Yukarıda sayılan ayetler ve bir manadaki Kur’an tefsiri hadisler ışığında bütün bunlara yol veren devletin en başından bu işlerden mesul bakanlar, milletvekilleri, sorumlu kuruluşlar ve bilhassa bu programlarda rol alan sanatçılar ve bütün bu yapılan haksızlıklar karşısında susan dilsiz şeytan olanlar için dünyevi ve uhrevi azap onları beklemektedir!

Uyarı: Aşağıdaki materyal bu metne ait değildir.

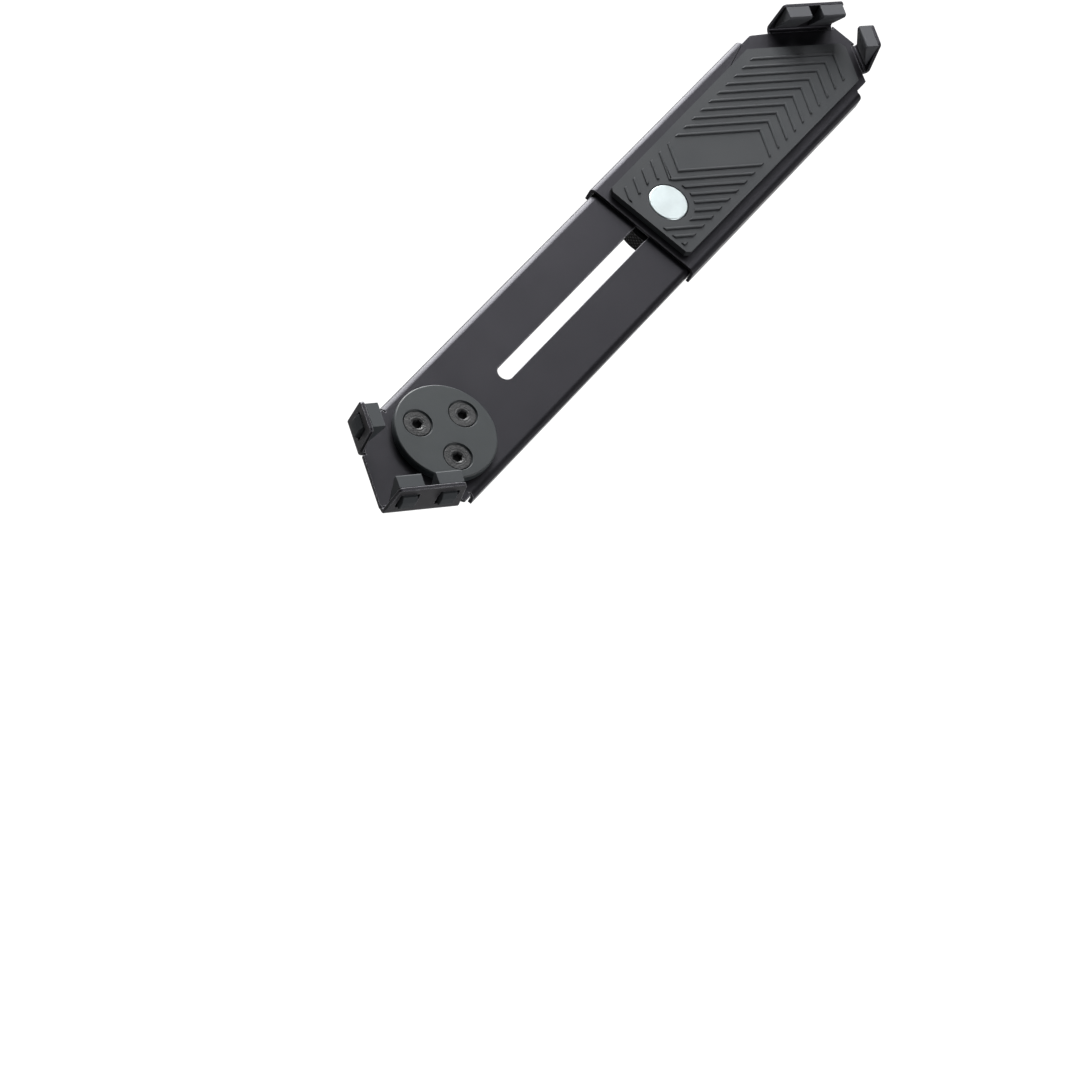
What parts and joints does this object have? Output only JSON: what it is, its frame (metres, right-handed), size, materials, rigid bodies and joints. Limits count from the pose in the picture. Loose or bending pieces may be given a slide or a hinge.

“Andolsun biz, cinlerden ve insanlardan birçoğunu cehennem için yarattık. Bunların kalpleri vardır ama onlarla kavrayamazlar; gözleri vardır ama onlarla göremezler; kulakları vardır ama onlarla işitemezler. Onlar hayvanlar gibidir, hatta daha da şaşkındırlar. İşte asıl gafiller onlardır.” (Araf-179)
Rabbim, duaların kabul edildiği Cuma günü hürmetine sen içimizdeki münafıklar ve gafiller sebebiyle bizleri de helak eyleme. Âmin.